The dataset combined over 2.7 million tree rings spanning the last century from nearly 2,700 sites within Douglas firs’ ecological range.

“Tree rings have proven themselves a powerful tool to investigate past climate. Projection of future tree growth is an obvious extension of the same logic,” Evans says.

The problem, she says, is that the future doesn’t look like that past, and predictions about forests’ ability to absorb carbon dioxide in the future have varied widely.

Canaries in the coal mine

Some models predict that a warmer world will lead to stressed trees that grow more slowly or die under the new conditions.

Other models predict that trees will more efficiently absorb carbon dioxide and grow more—a controversial idea called the carbon fertilization effect. Here’s how it works: Trees open tiny pores in their leaves to let in carbon dioxide, but as they do so, water escapes through evaporation. Trees are constantly balancing the cost and benefit of opening those pores. The idea is that if the concentration of atmospheric carbon dioxide increases, trees can more efficiently absorb carbon dioxide through these pores and lose less water.

But most scientists have doubts about the size of the carbon fertilization effect in forests.

“The question is whether those experiments at the scale of a leaf apply realistically at a global scale,” Evans says.

“This is where tree rings could be a complementary source of data. A tree ring records the environmental conditions surrounding an entire tree. Knowing how trees respond in the wild can better inform the models that are currently based on measurements made at a very small scale. This is something we like to do in science; we like to find different sources of data and models, and if all of those agree, then we feel more confident in our future predictions.”

Researchers have relied on trees in warmer climates to predict the future responses of trees in climates that are cooler for now. For example, the Douglas firs in Arizona are used to predict how Douglas firs in Montana will grow decades from now, when temperatures have risen, Evans says. This is referred to as space-for-time substitution, and the researchers were able to test this idea with their new dataset and model.

Their research revealed that the assumptions underlying space-for-time substitution are too simple and yield poor predictions.

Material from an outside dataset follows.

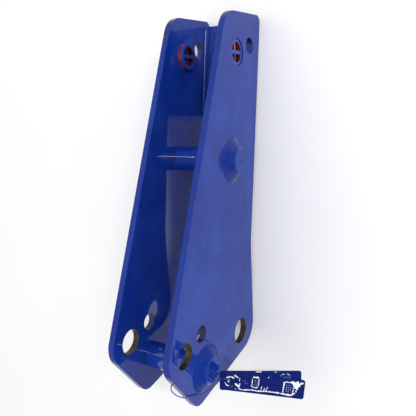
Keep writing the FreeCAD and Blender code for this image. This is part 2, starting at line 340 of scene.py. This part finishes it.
def paint_look(name, gloss, peel, ior=PAINT_IOR, deep=0.0, coat=0.0, dull_past=None):
    """Gloss paint with no wear.  Beyond dull_past from the middle plane it has no coat."""
    look = Look(name)
    colour, rough, surface = paint_layers(look, gloss, peel)
    if deep:
        colour = look.mix(deep, colour, PAINT_DEEP)
    if dull_past is not None:
        outward = look.math("ABSOLUTE", look.part(look.spot, 1))
        end = look.step(outward, dull_past, dull_past + END_FADE)
        colour = look.mix(end, colour, PAINT)
        coat = look.times(look.math("SUBTRACT", 1.0, end), coat)
    look.set("Base Color", colour)
    look.set("Roughness", rough)
    look.set("Normal", surface)
    look.set("IOR", ior)
    look.set("Coat Weight", coat)
    look.set("Coat Roughness", COAT_ROUGHNESS)
    return look.material


def tag_look():
    """Thin gloss paint over pale metal, which shows where the mesh marks it; the pale is partly worn
    bare metal and partly painted highlight.
    """
    look = Look("gloss_blue_tag")
    colour, rough, surface = paint_layers(look, gloss=0.05, peel=0.6)
    colour = look.mix(0.80, colour, TAG_PAINT)
    node = look.tree.nodes.new("ShaderNodeAttribute")
    node.attribute_name = "wear_and_glint"
    centred = look.math("SUBTRACT", look.noise(1.3 * MM, detail=3.0), 0.5)
    ragged = look.times(centred, 0.9)
    # the pale metal shows as worn bare metal and as painted highlight
    wear_and_glint = look.step(look.math("ADD", node.outputs["Fac"], ragged), 0.46, 0.60)
    brushed = look.noise(0.4 * MM, detail=2.0)
    metal = look.mix(look.step(brushed, 0.35, 0.7, 0.0, 0.25), TAG_METAL_AND_GLINT, PAINT_THIN)
    look.set("Base Color", look.mix(wear_and_glint, colour, metal))
    look.set("Roughness", look.math("ADD", look.times(wear_and_glint, 0.25), rough))
    look.set("Normal", surface)
    look.set("IOR", TAG_IOR)
    return look.material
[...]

“We cannot take average growth rates of trees in Arizona now to predict the average growth rate of trees in Montana in the future,” says Klesse, “and the reason why lies in the trees’ genetics.”

A Douglas fir in Montana doesn’t have the same genetic makeup as trees in Arizona. You can’t treat them as equals because they have adapted to their local climate.

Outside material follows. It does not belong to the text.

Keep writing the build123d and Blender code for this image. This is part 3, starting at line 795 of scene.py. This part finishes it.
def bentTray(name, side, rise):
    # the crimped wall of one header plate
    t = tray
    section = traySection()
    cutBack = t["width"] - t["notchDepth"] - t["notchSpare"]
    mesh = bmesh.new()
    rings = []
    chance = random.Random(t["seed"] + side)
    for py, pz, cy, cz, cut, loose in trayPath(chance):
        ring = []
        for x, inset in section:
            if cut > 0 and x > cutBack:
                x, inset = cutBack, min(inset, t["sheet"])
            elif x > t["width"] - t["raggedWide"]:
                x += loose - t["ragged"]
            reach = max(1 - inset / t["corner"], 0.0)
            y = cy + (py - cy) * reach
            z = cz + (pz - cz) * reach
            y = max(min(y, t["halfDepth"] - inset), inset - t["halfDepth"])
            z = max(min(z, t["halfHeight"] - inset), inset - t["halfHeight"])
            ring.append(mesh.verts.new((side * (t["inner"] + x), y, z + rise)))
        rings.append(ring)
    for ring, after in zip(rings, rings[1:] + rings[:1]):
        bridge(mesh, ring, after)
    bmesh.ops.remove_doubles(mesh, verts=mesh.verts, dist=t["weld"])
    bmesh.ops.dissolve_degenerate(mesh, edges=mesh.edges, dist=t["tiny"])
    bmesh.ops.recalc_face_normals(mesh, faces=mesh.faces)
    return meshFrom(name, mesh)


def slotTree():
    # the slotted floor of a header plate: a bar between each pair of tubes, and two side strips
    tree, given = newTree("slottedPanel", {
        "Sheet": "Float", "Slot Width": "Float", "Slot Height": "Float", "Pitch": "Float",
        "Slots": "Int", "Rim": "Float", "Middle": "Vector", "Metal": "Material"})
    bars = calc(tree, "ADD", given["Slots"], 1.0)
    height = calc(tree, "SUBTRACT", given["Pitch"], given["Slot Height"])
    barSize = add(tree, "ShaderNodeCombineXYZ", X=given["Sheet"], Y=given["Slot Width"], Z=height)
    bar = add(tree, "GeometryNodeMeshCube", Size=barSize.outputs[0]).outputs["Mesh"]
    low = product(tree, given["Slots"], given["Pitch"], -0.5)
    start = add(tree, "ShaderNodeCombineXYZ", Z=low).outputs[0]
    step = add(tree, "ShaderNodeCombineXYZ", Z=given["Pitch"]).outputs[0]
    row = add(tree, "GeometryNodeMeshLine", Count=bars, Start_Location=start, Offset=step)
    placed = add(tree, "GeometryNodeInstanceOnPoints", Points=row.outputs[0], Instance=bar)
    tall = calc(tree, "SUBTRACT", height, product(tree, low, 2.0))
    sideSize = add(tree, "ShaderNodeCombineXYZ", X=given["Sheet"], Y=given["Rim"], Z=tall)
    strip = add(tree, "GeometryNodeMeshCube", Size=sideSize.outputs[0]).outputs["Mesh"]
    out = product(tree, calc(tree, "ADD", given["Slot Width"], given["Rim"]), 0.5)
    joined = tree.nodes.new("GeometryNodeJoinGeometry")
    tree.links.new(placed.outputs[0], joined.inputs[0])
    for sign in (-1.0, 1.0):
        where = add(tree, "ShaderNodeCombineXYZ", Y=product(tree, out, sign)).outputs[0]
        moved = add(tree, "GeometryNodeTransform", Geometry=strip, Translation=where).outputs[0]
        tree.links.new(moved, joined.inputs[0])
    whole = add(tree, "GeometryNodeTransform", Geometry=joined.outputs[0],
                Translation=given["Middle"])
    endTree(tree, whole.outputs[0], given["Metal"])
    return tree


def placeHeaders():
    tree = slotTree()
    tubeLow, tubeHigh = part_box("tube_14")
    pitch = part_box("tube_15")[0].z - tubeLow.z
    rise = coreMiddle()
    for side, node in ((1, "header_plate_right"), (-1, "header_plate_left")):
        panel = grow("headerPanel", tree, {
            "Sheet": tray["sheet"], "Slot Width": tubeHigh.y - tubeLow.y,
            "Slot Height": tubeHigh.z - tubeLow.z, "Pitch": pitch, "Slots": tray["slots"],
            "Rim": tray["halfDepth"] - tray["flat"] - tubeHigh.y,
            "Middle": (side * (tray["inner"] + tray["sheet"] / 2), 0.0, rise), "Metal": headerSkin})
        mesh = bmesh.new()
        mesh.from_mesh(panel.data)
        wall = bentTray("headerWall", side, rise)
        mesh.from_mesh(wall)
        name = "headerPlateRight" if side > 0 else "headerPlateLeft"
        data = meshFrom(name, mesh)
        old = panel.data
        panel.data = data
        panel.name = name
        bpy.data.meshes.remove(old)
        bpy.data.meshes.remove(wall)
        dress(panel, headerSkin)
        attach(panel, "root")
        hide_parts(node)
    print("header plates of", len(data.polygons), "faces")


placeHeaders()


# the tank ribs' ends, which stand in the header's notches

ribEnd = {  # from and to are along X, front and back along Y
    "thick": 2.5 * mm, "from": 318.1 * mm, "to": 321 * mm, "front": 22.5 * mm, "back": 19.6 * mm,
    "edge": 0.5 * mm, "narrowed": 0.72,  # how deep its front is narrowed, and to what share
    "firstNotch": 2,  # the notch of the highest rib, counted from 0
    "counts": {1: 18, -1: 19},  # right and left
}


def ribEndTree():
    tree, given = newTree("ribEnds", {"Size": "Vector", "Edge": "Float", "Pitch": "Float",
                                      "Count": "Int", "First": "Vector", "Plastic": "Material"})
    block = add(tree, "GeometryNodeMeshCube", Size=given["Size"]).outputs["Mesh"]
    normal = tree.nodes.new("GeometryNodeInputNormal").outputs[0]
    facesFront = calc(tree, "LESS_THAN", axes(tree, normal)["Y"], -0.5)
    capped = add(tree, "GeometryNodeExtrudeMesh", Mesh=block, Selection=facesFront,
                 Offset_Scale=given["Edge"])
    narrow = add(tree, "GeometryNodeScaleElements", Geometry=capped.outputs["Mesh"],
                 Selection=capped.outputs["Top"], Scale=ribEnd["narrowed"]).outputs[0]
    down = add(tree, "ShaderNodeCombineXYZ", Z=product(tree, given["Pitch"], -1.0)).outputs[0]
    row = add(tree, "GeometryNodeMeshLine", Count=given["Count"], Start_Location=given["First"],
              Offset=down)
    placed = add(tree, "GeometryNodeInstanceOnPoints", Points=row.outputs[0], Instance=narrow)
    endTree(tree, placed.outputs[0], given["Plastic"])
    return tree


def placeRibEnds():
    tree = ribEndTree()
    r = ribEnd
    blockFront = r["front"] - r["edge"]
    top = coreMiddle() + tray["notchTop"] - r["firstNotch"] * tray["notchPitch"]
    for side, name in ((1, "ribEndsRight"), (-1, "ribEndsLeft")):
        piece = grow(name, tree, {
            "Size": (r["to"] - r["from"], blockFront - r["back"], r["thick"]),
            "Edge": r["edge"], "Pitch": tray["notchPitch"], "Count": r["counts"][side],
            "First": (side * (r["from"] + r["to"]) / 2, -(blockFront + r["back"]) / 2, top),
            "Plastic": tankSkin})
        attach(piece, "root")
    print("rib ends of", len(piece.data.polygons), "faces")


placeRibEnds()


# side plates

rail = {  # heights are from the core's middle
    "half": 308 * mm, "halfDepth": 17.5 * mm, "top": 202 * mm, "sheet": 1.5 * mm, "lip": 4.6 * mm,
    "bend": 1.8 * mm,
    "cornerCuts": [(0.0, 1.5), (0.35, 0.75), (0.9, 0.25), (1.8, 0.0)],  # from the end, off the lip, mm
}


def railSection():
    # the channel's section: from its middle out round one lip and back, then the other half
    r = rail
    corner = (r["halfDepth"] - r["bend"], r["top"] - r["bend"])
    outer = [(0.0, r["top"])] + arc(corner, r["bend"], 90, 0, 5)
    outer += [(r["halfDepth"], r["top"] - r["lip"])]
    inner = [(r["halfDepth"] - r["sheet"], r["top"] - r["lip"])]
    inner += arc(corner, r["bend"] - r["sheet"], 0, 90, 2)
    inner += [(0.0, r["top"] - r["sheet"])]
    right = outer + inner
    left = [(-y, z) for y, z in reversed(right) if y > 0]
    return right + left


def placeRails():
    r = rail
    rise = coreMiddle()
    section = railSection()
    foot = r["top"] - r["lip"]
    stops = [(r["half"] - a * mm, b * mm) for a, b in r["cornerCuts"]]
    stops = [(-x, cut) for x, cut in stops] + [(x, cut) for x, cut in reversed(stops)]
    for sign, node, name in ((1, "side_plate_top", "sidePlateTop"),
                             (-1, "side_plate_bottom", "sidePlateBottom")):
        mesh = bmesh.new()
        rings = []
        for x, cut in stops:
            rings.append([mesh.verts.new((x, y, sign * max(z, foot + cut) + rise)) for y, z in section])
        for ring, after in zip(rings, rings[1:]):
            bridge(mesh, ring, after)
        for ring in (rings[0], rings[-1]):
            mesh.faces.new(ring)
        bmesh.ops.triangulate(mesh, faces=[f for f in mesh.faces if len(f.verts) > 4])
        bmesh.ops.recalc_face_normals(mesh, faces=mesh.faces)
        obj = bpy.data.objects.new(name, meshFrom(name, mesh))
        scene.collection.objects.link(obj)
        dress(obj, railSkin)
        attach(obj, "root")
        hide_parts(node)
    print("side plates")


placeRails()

“A more accurate prediction for future tree-ring growth in Montana is actually an Arizona tree’s sensitivity to climate today,” Klesse says.

Factors impacting sensitivity include average temperatures and average amount of precipitation. The warmer and drier a local climate is on average, the more trees suffer from increasing temperatures and dryness.

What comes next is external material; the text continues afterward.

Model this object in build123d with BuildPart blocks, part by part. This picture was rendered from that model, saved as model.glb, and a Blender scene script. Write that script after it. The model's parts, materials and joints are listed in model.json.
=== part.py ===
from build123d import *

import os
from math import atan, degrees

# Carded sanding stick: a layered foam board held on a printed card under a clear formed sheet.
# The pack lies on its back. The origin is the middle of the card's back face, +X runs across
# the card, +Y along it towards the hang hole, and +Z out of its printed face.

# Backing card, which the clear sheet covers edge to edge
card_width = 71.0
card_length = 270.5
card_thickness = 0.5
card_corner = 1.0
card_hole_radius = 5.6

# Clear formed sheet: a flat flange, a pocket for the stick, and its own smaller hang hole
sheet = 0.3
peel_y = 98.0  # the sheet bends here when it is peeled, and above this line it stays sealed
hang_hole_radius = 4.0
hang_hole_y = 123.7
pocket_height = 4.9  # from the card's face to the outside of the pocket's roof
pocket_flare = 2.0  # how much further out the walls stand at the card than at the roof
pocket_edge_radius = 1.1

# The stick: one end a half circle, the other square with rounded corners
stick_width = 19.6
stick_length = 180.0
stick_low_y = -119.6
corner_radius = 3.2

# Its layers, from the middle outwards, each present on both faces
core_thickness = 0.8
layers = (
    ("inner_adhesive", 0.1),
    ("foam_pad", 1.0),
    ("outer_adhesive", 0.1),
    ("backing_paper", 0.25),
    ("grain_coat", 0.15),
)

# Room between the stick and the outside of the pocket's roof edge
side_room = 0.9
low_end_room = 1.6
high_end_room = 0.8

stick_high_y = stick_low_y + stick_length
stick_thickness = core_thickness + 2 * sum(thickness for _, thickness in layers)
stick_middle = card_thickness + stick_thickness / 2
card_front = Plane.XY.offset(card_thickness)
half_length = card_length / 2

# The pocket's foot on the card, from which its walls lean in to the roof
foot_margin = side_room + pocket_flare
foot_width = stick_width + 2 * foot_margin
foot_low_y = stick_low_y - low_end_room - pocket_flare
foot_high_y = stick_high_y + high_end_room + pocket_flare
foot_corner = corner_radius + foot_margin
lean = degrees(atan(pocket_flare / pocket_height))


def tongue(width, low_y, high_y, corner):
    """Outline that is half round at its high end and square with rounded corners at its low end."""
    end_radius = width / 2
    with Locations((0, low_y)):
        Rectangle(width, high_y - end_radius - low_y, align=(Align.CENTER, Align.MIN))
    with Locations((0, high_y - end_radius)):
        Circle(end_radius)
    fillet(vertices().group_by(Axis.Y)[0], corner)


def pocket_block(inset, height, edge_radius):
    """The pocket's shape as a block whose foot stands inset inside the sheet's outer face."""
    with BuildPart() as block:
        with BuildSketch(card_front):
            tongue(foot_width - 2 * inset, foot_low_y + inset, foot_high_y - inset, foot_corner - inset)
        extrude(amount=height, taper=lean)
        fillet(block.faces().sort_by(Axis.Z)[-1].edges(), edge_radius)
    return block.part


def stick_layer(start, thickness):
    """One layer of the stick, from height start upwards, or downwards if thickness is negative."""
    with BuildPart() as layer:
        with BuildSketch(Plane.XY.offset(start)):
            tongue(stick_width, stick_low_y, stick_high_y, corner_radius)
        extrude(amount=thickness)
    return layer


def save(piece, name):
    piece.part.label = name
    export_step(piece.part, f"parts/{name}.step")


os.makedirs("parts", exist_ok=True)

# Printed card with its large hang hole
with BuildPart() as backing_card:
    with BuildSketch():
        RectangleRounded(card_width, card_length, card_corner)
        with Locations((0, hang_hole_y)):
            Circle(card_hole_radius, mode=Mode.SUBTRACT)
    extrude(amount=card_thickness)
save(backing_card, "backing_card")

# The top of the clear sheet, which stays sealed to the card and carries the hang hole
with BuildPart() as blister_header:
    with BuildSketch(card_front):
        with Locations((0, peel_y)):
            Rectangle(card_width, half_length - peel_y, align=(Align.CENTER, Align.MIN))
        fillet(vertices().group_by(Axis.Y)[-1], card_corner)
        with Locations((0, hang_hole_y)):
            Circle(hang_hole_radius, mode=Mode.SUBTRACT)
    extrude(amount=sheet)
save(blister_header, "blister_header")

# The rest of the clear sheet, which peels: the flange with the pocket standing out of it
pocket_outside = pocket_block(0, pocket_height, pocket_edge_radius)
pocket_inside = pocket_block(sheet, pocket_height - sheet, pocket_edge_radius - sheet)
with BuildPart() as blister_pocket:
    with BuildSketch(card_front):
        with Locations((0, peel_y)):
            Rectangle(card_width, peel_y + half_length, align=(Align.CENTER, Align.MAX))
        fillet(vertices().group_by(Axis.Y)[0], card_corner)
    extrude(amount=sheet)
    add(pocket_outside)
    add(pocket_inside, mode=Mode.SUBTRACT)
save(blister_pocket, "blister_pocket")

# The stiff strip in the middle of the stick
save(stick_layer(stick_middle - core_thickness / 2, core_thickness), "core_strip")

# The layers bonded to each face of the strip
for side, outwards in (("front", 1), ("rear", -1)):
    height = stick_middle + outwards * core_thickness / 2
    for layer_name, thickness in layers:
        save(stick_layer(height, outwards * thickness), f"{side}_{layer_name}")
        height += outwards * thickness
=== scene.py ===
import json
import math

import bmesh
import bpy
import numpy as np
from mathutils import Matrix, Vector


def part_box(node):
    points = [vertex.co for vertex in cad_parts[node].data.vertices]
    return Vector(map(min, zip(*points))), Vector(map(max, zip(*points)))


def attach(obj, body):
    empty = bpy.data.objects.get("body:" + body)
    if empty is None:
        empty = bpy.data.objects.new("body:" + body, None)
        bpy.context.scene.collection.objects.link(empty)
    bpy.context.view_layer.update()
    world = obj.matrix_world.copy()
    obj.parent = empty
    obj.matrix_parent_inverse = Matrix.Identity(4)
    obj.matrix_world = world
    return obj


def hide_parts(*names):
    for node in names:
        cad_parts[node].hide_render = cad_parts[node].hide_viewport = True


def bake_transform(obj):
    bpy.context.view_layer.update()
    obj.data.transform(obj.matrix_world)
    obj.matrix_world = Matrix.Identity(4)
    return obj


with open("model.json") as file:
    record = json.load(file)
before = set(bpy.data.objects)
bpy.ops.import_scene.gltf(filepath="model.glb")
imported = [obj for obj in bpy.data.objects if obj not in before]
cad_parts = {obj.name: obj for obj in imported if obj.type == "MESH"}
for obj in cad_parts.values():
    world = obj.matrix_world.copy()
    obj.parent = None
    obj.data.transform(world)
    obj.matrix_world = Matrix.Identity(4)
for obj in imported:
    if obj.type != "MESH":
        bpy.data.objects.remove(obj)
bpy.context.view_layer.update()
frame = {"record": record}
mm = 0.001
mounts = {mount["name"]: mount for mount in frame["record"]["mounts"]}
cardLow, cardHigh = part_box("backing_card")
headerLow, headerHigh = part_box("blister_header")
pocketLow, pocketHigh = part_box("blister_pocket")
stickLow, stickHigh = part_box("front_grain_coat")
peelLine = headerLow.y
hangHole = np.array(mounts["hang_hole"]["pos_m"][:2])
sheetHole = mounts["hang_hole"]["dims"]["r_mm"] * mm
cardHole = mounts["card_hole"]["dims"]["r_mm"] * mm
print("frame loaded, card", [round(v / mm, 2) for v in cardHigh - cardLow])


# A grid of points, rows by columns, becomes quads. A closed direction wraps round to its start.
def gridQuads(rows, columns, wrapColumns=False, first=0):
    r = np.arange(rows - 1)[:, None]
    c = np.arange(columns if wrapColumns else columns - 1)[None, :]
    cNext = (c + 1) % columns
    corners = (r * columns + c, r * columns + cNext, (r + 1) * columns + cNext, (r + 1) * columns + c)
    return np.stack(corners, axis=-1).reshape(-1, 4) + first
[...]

Nearly all Douglas firs will grow thinner tree rings, meaning they’ll absorb less carbon dioxide, because of climbing global temperatures and increasing drought stress.

“Forest ecosystems would become positive feedback loops, which is not a good thing,” Evans says.

Harold “Hal” Fritts, a professor emeritus of dendrochronology who died last year at 90, predicted the link between a tree’s climate sensitivity and ring growth over 50 years ago.

“In the Northwestern states, every single tree ring looks the same. They look like a train track because they’re just not very sensitive to change,” Evans says.

“But in more desert terrains, like in Arizona, the average ring width is much smaller, and year-to-year variability, or sensitivity, is much greater. In a wet year in the desert, the trees can grow great, fat rings. He (Fritts) predicted this relationship between ring width and sensitivity a long time ago. Our model proved that he was right.”

The team says that better predicting how trees will respond to climate change will ultimately require genetic studies. They concluded that much of the differences in average ring width across Douglas firs are likely due to evolutionary adaptation, but exactly how much is not yet known.

“Possible future work is to go back to the genetics,” Klesse says.